3D code data

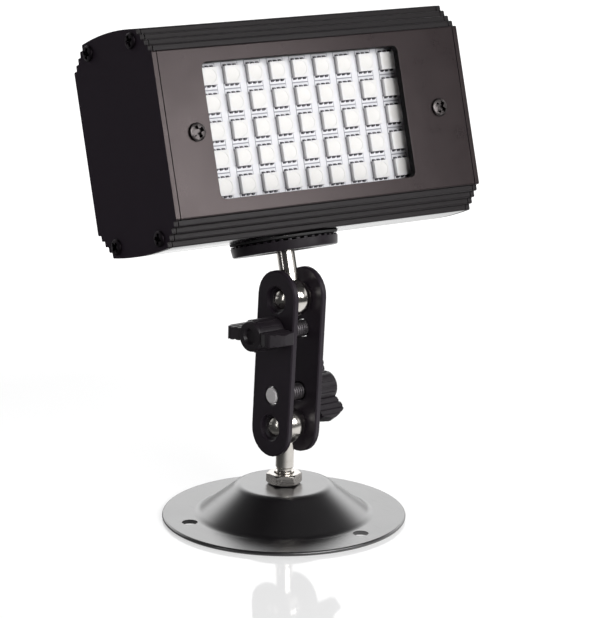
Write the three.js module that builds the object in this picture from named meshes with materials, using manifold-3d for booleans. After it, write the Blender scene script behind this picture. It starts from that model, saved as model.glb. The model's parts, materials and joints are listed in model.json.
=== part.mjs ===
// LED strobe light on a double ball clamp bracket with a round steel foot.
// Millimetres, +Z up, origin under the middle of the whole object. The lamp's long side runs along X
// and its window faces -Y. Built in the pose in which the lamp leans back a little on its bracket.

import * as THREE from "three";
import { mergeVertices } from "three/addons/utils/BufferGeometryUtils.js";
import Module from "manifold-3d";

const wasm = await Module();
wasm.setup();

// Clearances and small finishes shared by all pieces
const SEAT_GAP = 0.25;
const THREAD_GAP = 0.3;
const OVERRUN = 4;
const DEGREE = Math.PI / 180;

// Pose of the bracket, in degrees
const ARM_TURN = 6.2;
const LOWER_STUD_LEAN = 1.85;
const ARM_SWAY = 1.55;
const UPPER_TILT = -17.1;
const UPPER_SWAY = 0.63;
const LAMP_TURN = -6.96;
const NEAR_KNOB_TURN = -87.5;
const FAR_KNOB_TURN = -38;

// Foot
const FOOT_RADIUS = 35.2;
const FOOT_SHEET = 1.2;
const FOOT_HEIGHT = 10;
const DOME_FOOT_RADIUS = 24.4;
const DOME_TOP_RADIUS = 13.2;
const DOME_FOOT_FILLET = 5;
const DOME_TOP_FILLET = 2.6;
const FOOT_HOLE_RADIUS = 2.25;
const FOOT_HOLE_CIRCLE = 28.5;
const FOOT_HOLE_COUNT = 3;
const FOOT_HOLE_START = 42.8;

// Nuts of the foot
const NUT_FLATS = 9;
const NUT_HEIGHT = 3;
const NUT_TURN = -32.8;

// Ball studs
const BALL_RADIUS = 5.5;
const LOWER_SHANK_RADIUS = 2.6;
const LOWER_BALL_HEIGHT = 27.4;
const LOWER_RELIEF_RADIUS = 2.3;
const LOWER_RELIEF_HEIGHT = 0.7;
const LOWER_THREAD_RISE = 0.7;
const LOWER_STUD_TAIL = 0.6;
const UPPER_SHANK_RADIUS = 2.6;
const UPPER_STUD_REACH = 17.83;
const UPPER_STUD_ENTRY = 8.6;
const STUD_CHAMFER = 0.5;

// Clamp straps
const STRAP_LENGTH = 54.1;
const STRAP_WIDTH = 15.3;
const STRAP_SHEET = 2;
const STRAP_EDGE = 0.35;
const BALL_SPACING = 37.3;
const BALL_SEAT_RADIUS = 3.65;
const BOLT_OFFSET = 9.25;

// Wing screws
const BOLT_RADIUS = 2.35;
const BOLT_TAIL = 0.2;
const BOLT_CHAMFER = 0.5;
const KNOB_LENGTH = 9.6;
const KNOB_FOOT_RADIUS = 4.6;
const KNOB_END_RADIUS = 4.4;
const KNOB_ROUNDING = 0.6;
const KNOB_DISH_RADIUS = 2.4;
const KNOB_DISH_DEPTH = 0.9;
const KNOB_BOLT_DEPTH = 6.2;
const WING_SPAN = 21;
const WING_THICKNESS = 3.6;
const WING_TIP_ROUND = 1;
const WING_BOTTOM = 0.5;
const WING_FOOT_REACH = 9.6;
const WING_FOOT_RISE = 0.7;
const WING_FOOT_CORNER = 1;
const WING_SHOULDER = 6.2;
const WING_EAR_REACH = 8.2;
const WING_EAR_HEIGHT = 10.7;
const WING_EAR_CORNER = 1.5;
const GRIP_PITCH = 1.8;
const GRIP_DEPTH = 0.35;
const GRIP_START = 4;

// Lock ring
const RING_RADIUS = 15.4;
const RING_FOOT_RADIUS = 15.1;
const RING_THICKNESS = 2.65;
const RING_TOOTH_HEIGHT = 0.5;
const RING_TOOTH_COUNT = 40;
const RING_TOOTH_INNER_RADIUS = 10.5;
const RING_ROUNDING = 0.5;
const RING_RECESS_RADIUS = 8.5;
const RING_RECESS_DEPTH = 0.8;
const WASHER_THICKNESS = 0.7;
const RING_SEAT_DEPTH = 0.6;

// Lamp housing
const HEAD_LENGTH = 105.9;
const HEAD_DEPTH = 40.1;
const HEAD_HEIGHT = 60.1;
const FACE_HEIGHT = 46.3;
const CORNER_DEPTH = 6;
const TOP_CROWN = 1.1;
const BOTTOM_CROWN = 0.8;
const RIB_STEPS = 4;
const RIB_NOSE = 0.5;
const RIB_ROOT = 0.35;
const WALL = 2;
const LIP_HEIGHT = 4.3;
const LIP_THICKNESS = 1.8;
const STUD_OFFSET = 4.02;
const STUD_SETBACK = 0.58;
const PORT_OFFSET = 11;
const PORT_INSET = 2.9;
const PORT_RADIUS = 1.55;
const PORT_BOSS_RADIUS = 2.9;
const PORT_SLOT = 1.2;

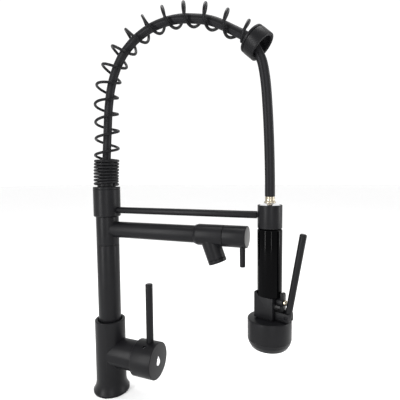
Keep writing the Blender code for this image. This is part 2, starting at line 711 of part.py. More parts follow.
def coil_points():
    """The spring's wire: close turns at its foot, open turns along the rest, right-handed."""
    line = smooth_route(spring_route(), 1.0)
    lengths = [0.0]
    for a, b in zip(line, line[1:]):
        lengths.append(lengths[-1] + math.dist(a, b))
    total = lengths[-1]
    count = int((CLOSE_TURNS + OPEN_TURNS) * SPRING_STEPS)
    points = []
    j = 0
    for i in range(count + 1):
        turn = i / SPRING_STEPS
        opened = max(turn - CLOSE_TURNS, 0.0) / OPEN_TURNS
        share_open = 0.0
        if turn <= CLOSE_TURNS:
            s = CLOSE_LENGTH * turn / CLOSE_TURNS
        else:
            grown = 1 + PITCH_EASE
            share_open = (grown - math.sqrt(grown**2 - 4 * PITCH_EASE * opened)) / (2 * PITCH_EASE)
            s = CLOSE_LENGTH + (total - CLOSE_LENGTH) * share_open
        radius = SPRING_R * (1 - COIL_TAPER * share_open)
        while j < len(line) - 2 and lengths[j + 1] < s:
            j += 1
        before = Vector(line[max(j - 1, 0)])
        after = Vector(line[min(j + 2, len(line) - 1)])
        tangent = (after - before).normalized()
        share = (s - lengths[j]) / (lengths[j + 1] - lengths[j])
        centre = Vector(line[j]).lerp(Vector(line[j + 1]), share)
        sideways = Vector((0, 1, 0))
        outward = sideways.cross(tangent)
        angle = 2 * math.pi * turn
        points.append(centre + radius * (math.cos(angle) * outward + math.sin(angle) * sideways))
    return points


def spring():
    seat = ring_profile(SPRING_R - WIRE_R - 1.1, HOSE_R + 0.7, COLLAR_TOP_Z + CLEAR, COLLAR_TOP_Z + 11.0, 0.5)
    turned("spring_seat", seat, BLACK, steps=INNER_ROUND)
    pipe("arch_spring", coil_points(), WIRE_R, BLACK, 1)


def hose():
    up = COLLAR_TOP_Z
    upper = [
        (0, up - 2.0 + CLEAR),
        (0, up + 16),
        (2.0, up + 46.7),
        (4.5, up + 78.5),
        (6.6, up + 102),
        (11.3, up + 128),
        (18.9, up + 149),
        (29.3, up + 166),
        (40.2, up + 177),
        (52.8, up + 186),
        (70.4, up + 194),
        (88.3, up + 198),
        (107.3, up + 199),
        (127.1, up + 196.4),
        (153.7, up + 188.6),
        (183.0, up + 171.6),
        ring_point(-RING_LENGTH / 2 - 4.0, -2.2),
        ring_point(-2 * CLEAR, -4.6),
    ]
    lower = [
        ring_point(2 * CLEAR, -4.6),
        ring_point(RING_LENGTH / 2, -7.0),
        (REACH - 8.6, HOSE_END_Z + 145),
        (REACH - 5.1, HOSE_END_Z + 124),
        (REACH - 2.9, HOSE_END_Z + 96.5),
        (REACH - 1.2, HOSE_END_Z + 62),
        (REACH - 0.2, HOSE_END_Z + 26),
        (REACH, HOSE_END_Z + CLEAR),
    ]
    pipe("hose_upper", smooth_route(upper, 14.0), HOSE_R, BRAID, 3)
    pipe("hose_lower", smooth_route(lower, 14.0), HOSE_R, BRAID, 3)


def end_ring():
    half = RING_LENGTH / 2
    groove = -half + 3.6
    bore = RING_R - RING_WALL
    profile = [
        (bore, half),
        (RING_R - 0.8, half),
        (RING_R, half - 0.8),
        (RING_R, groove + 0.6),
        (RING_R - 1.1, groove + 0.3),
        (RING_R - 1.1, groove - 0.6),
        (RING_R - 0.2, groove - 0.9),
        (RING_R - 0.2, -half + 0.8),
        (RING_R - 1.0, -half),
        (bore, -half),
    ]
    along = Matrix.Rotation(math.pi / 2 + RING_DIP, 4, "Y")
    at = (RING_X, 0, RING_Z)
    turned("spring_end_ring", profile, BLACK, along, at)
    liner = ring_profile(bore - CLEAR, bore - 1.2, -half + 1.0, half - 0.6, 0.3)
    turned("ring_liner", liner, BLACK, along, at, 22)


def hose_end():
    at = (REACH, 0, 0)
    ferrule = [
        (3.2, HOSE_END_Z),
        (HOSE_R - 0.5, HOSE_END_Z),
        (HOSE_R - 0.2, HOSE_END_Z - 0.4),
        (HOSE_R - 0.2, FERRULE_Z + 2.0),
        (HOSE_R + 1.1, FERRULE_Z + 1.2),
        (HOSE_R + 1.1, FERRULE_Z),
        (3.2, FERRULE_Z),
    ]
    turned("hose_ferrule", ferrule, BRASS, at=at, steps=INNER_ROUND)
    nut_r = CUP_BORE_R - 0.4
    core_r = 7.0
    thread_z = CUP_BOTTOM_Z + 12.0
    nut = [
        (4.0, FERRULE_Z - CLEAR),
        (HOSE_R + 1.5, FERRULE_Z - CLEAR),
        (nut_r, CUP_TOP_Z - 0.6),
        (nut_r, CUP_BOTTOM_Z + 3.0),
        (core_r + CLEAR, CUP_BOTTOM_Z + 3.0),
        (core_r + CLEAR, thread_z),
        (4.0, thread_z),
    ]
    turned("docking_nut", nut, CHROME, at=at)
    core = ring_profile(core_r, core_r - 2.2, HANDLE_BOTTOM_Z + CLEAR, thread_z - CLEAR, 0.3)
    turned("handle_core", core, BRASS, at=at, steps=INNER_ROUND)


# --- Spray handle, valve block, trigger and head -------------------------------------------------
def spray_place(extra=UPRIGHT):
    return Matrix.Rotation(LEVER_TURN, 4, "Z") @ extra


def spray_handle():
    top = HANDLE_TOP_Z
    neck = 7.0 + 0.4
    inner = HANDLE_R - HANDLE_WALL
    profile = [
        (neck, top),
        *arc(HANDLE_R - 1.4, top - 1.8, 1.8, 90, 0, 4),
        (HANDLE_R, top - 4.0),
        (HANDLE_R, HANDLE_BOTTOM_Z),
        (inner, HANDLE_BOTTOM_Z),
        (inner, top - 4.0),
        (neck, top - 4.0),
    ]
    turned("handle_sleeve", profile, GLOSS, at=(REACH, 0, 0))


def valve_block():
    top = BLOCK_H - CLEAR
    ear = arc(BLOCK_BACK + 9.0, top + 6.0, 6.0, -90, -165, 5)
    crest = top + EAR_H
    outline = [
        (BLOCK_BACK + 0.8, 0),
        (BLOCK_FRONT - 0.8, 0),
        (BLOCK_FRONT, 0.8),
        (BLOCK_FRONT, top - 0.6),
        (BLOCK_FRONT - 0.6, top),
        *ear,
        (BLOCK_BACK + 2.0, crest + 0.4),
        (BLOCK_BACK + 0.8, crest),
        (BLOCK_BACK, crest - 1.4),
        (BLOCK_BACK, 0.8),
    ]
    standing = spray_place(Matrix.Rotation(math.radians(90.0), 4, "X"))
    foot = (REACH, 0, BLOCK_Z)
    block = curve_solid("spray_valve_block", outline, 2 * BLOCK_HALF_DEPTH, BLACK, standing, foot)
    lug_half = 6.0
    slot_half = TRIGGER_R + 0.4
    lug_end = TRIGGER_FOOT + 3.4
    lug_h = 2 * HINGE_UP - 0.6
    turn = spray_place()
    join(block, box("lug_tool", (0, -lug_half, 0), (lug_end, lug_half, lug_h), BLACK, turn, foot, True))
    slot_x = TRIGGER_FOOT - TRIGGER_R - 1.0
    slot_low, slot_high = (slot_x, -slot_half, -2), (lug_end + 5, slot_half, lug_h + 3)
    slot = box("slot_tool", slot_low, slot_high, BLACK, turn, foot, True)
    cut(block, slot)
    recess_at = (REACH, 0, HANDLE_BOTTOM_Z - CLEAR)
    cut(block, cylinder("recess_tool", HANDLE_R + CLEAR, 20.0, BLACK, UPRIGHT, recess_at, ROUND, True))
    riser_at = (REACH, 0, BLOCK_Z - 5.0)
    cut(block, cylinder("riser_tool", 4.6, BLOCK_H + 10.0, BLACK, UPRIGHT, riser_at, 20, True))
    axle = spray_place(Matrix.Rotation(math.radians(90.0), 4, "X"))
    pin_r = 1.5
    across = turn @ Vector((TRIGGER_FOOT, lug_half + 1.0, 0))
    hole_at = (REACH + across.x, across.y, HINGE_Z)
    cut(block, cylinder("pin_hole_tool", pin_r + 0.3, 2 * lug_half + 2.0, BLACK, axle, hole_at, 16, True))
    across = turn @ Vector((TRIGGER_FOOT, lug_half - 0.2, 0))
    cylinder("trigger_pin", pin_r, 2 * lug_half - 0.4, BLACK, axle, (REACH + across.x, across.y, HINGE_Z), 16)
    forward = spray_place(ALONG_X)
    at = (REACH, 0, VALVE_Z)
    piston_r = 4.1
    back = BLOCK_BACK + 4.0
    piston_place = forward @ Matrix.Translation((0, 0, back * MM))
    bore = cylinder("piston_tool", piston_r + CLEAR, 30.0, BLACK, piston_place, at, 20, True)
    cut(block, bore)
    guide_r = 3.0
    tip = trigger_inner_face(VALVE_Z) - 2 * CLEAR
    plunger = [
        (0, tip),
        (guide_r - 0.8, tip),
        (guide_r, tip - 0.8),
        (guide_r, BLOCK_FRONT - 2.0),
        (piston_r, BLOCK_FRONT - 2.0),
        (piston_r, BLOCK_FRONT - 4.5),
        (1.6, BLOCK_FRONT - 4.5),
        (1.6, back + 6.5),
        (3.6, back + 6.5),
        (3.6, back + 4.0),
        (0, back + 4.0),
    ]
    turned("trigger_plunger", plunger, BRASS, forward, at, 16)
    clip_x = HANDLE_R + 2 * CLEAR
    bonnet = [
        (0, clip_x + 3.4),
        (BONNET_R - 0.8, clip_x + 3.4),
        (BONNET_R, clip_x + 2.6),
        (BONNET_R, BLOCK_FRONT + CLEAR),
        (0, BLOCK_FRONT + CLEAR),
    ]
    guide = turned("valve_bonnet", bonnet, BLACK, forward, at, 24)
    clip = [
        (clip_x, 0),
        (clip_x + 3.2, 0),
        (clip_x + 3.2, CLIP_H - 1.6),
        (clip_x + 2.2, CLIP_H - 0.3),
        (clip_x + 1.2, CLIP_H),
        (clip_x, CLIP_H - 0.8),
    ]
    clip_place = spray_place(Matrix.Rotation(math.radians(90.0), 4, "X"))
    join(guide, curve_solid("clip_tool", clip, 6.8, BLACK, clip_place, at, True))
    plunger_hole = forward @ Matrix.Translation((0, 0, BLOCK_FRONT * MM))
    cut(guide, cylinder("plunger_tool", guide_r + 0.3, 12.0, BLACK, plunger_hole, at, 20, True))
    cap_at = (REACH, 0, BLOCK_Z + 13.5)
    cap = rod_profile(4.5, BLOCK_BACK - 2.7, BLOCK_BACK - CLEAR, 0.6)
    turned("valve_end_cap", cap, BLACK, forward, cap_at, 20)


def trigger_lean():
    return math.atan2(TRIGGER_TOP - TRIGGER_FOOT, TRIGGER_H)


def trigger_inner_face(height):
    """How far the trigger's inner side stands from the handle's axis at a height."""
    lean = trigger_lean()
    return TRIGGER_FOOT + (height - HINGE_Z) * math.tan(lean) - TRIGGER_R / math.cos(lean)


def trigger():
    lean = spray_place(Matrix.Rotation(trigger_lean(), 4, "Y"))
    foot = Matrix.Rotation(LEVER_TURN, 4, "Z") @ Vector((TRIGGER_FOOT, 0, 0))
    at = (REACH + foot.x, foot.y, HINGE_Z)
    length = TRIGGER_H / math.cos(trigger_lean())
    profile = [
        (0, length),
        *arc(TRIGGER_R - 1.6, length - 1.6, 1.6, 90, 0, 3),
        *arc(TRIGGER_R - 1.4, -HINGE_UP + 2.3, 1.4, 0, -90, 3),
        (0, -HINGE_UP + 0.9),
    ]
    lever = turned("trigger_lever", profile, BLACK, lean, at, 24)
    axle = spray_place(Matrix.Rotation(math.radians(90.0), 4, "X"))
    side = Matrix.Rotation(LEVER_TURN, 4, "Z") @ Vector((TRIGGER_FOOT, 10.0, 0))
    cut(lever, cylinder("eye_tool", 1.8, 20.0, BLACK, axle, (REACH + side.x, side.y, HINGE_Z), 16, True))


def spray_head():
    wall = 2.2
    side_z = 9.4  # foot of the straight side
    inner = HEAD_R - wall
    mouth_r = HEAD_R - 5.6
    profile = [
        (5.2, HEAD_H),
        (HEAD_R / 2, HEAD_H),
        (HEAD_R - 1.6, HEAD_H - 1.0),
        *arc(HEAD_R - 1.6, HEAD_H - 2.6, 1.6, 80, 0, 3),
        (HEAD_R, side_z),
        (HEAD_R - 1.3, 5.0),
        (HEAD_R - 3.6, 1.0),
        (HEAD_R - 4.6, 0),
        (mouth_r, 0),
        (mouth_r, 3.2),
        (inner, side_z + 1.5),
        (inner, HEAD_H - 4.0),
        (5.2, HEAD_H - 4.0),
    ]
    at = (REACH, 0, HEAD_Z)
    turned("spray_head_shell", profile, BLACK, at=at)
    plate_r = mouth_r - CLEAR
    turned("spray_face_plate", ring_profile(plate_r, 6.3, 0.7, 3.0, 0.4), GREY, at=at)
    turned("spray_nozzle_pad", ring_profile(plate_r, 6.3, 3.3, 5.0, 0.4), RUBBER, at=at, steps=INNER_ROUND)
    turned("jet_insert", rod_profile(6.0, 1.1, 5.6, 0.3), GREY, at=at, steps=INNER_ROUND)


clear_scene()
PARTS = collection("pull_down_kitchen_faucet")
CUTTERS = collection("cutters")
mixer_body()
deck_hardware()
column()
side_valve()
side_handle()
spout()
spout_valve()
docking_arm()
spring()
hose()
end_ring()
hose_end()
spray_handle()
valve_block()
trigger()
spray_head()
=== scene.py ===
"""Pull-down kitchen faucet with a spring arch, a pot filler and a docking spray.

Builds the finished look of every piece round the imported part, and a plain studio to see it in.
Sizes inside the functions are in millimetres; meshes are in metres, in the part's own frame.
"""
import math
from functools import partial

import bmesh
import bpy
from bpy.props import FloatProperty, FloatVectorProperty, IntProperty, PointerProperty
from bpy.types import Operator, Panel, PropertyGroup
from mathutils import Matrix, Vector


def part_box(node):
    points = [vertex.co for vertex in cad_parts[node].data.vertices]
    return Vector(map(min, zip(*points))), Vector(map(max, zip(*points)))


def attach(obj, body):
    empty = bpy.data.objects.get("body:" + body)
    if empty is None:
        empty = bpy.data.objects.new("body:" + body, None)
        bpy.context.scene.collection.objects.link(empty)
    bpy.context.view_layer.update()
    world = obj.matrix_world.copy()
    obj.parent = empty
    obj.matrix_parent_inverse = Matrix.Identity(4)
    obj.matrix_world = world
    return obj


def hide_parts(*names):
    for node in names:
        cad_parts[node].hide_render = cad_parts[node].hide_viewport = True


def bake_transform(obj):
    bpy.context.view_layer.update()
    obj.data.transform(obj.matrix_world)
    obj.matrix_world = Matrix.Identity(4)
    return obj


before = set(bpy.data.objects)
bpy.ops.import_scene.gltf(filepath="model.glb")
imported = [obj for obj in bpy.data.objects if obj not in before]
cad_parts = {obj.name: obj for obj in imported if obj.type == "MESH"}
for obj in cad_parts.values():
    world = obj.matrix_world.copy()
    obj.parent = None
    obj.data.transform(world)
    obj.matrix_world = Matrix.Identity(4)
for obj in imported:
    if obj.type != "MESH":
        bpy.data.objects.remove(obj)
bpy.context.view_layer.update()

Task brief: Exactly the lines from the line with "clear_scene()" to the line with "a docking spray.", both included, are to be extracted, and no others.

In response:
clear_scene()
PARTS = collection("pull_down_kitchen_faucet")
CUTTERS = collection("cutters")
mixer_body()
deck_hardware()
column()
side_valve()
side_handle()
spout()
spout_valve()
docking_arm()
spring()
hose()
end_ring()
hose_end()
spray_handle()
valve_block()
trigger()
spray_head()
=== scene.py ===
"""Pull-down kitchen faucet with a spring arch, a pot filler and a docking spray.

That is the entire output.